Data engineering challenge
The code for this challenge uses the Mercury data engineering toolkit from Binarymachines. In particular,
it uses the xfile
and ngst
Python scripts to transform CSV files and send the results to an arbitrary target.
xfile
employs a configurable type called a Map, along with a pluggable type called a DatasSource. ngst
uses a plugin type
called a DataStore. Both scripts employ ServiceObject plugins for two-way communication with external services.
A Map is a structured type describing the relationship between an input record (a set of name-value pairs) and an output record.
Each map contains some metadata, a reference to a DataSource, and a collection of fields. The fields comprise a nested dictionary inside
the map where the key is the output field name. Within each field we can have an input field name and a source for that field; that is,
the place we go to find the field's value during a mapping operation. So for example, if we wished to map an input field called "firstname"
to an output field called "first_name"
, we would add to our YAML file a field called "first_name" and specify its source as
the record itself (meaning the inbound record) and its key as "firstname". The xfile
script, based on that configuration, will build
the mapping logic to generate an output record with the correct field name and the correct value.

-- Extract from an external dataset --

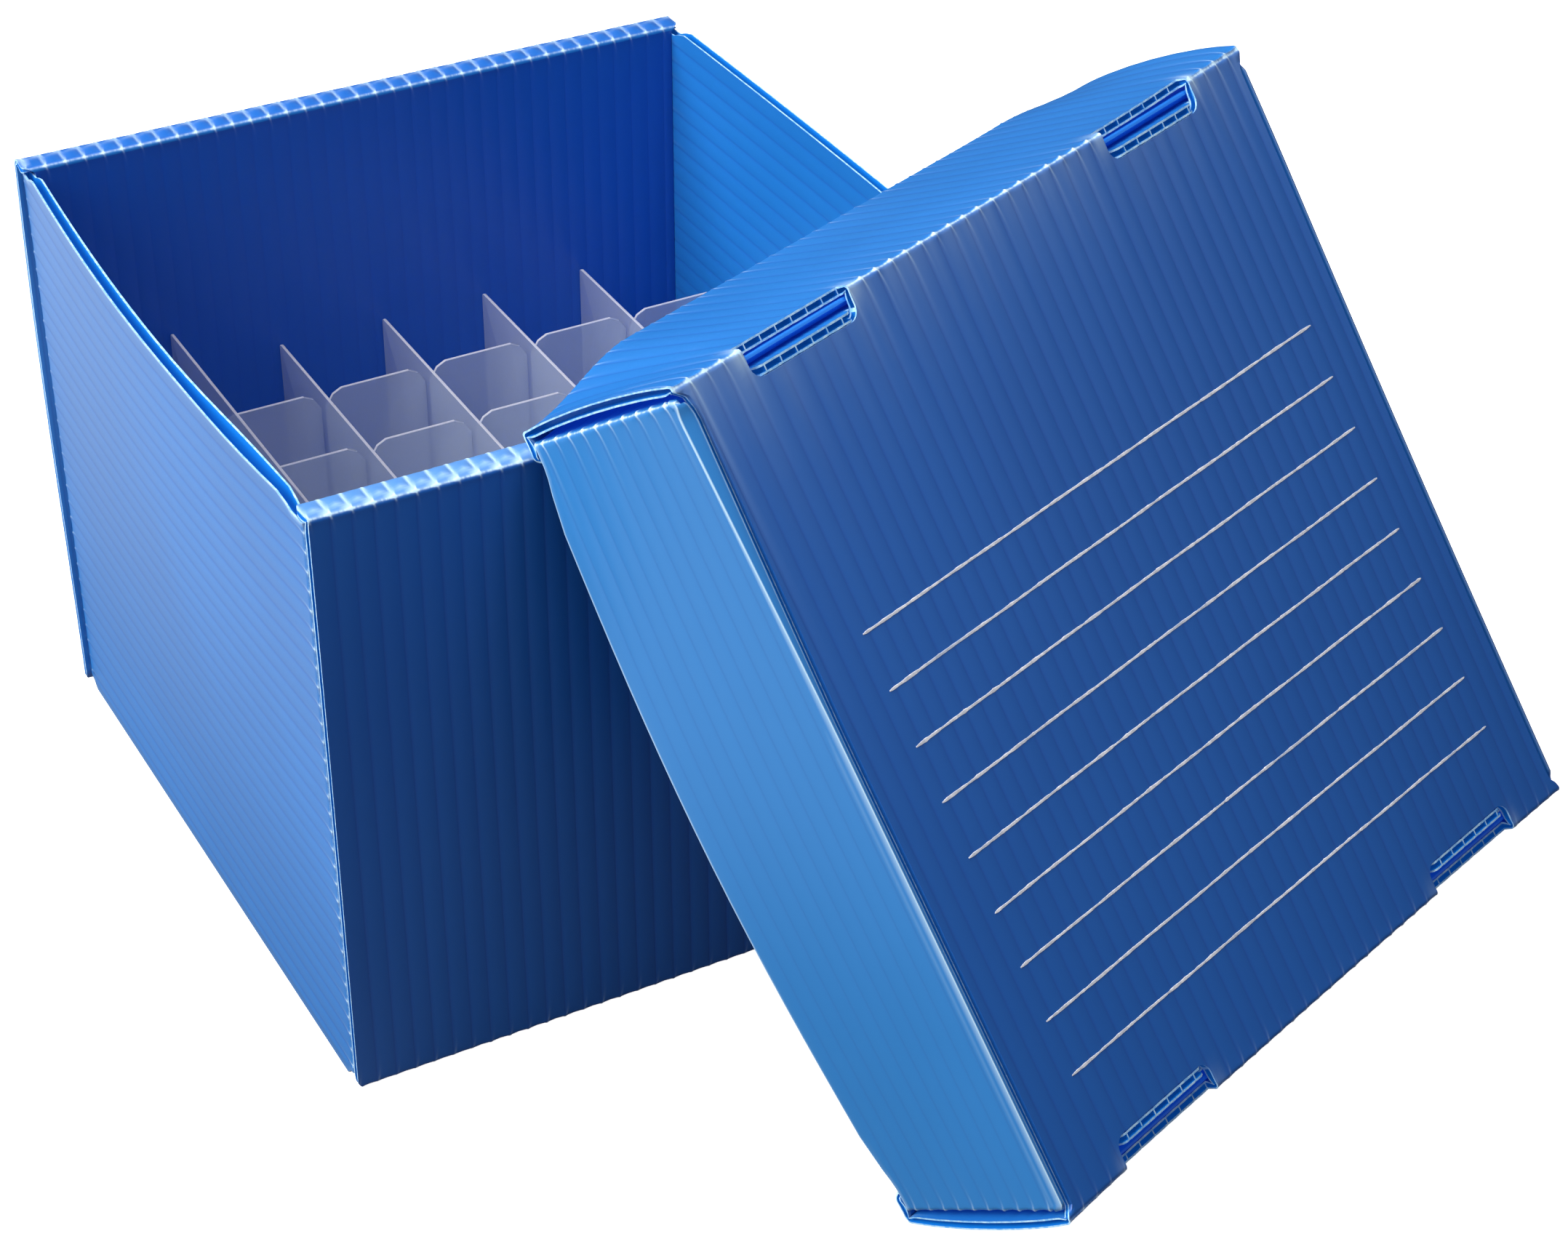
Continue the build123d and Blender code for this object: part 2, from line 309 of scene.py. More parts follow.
        # where the lip drops, the last cell's roof drops with it
        depth[:, 0, 0] += 0.5 * self.lip
        depth[:, -1, 1] += 0.5 * self.lip
        return depth.reshape(len(v), -1)

    def fold_columns(self, v):
        """The fold's own columns; the skin columns in v are moved clear of them."""
        at_lo = self.fold == "lo"
        edge = self.lo if at_lo else self.hi
        sign, bound = (1.0, np.maximum) if at_lo else (-1.0, np.minimum)
        chamfer = self.chamfer[:, None]
        inset, inset_ch, depth, depth_ch, white = FOLD.T
        fold_v = edge[:, None] + sign * (inset + inset_ch * chamfer)
        fold_depth = depth + depth_ch * chamfer
        if self.chamfer.max() == 0:
            fold_depth = fold_depth * self.pinch[:, None]
        limit = edge + sign * np.maximum(0.50 + 0.80 * self.chamfer, FOLD_SKIN)
        columns = (0, 1, 2, 3) if at_lo else (-1, -2, -3, -4)
        v[:, columns[0]] = edge + sign * FOLD_SKIN
        for column, gap in zip(columns[1:], (0.14, 0.7, 1.0)):
            v[:, column] = bound(v[:, column], limit + sign * gap)
        return fold_v, fold_depth - self.push(fold_v, self.path), white * self.fold_white[:, None]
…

In the case of derived or computed field values, we first write a DataSource class and register it in our YAML config. We do this by updating the python module specified in the lookup_source_module global setting
globals:
project_home: $GRAILED_HOME
lookup_source_module: grailed_datasources # <-- create this module and place it on the PYTHONPATH
service_module: grailed_services
and adding an entry under the top-level sources
key.
sources:
grdata:
class: GrailedLookupDatasource # <-- write this class in the grailed_datasources module
finally we let our map know that its designated datasource is the one we just created:
maps:
default:
settings:
- name: use_default_identity_transform
value: True
lookup_source:
grdata # <-- this must match the name under which we registered our GrailedLookupDatasource class
Now, in the individual field specs of our map, we can specify that a given output field will get its value not from the input record, but from the datasource:
fields:
- calculated_field_name:
source: lookup
And xfile
, on startup, will dynamically load our Datasource and verify that it exposes a method called
lookup_calculated_field_name(...)
, calling that method when it needs to generate the mapped field value. In cases where the name of an output field is not compatible with Python function naming rules, we can specify the lookup function's name explicitly:
fields:
- <calculated field name with spaces>:
source: lookup
key: <arbitrary_function_name>
Note that a single YAML initfile can have multiple maps and multiple DataSources, so that operators can select arbitrary mappings simply by specifying the desired map as a command line argument.
We run xfile
by specifying a configuration file, an optional delimiter (the default is a comma), the name of a registered map from the config, and the source CSV file:
xfile --config <yaml file> --delimiter '\t' --map <map_name> input.csv
There is also an optional --limit
setting for testing xfile
against very large input datasets:
xfile --config <yaml file> --delimiter '\t' --map <map_name> --limit 5
<-- only transform the first five records from source
xfile
outputs JSON records only.
The ngst
script takes the records emitted by xfile
and writes them to a specified IngestTarget, which is simply a named destination for output records. Each target consists of a reference to a dynamically loaded DataStore class and a checkpoint_interval
setting which selects the buffer depth in number of records (a checkpoint interval of 1 selects unbuffered writes to the target). Operators can simply subclass the DataStore base class and implement the write()
method, then register the plugin in the YAML file under the top-level datastores
key:
datastores:
file:
class: FileStore
init_params:
- name: filename
value: output.txt
then, at the command line, specify the target by key. ngst
will read the input records (either from a file or standard input) and write the output records to the designated DataStore.
A ServiceObject is simply a long-running singleton which is spun up at program start. It is exactly the same type as is used in the
Binarymachines SNAP (Small Network Applications in Python) microservices library, and it is initialized in exactly the same way
(the YAML config syntax is drop-in compatible). By using ServiceObjects, we can easily inject complex dependencies such as AWS or GCP targets, standalone databases, or any other services required by xfile
or ngst
.
To perform a mapping, issue pip install -r requirements.txt
to install the dependencies, then run xfile
(running it without arguments generates a usage string). The YAML initfile parse logic is smart about environment variables, so in the case of plugins which require service logins, you can safely refer to credential strings by prepending $ to an init_param value.
Starting ngst
without specifying an input CSV file will cause it to read from standard input, allowing you to pipe data to it from the xfile
transform script. Using the -p
flag will cause ngst
to run in preview mode (it will transform input records but write them to standard out rather than the designated target). For testing against large input datasets, use the --limit=<N>
option to stop after N records have been processed.